== Supplied material

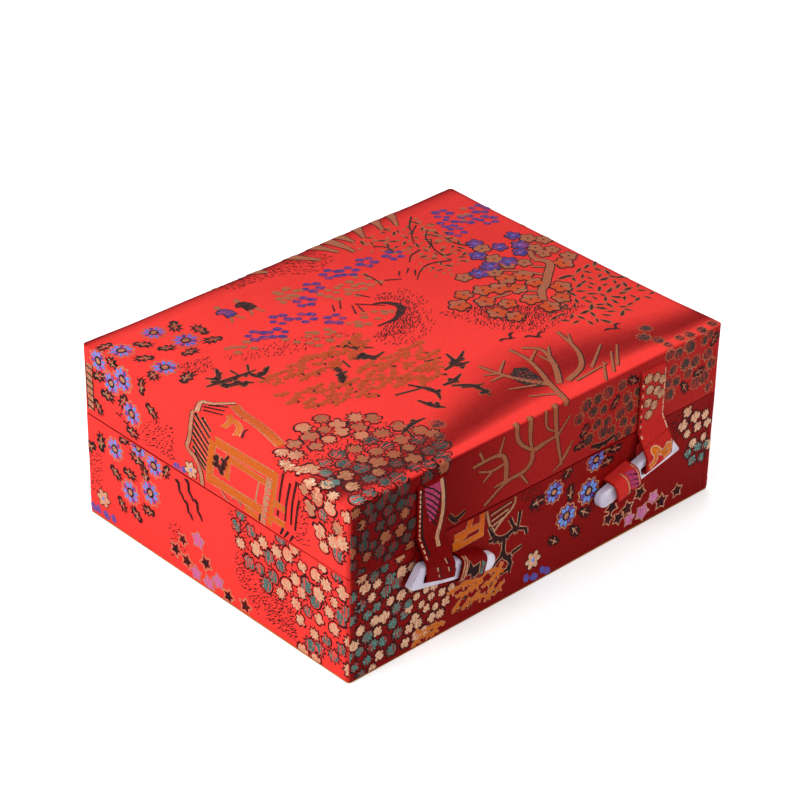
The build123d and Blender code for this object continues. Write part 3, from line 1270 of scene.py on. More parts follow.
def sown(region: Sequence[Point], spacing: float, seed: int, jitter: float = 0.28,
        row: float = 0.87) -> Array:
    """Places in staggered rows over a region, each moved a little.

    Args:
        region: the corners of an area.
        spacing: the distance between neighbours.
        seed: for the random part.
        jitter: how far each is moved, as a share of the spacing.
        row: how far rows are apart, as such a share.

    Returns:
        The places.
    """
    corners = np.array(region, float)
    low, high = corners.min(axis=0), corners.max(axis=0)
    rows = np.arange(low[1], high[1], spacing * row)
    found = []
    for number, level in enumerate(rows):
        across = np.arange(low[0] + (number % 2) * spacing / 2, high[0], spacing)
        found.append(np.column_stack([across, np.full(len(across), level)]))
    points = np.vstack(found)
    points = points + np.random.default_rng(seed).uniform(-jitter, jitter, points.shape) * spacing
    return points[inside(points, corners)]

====

### Task to complete
Copy out the full material exactly as it appears.

### The response
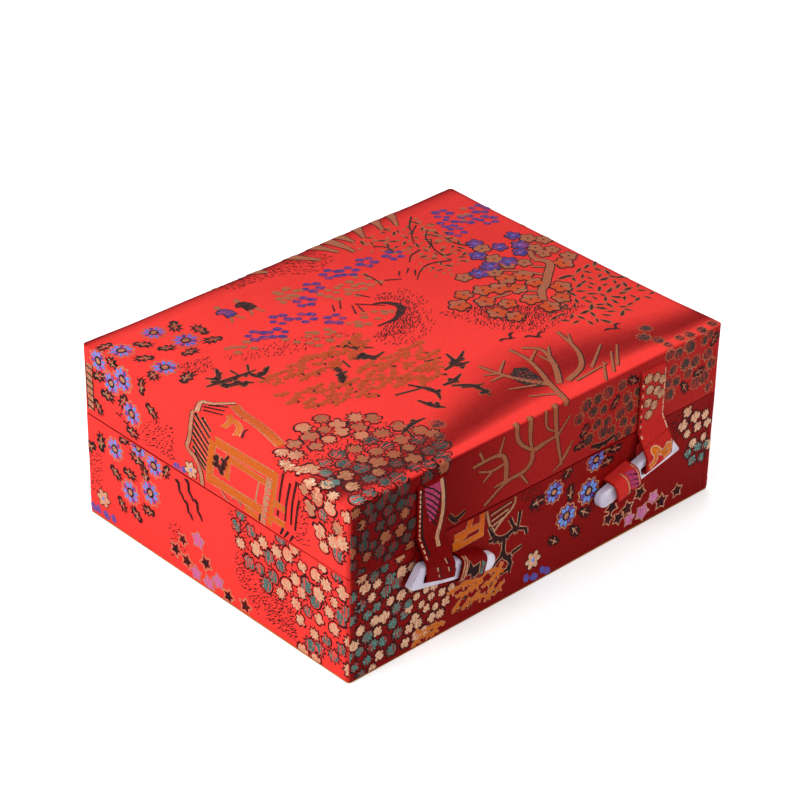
The build123d and Blender code for this object continues. Write part 3, from line 1270 of scene.py on. More parts follow.
def sown(region: Sequence[Point], spacing: float, seed: int, jitter: float = 0.28,
        row: float = 0.87) -> Array:
    """Places in staggered rows over a region, each moved a little.

    Args:
        region: the corners of an area.
        spacing: the distance between neighbours.
        seed: for the random part.
        jitter: how far each is moved, as a share of the spacing.
        row: how far rows are apart, as such a share.

    Returns:
        The places.
    """
    corners = np.array(region, float)
    low, high = corners.min(axis=0), corners.max(axis=0)
    rows = np.arange(low[1], high[1], spacing * row)
    found = []
    for number, level in enumerate(rows):
        across = np.arange(low[0] + (number % 2) * spacing / 2, high[0], spacing)
        found.append(np.column_stack([across, np.full(len(across), level)]))
    points = np.vstack(found)
    points = points + np.random.default_rng(seed).uniform(-jitter, jitter, points.shape) * spacing
    return points[inside(points, corners)]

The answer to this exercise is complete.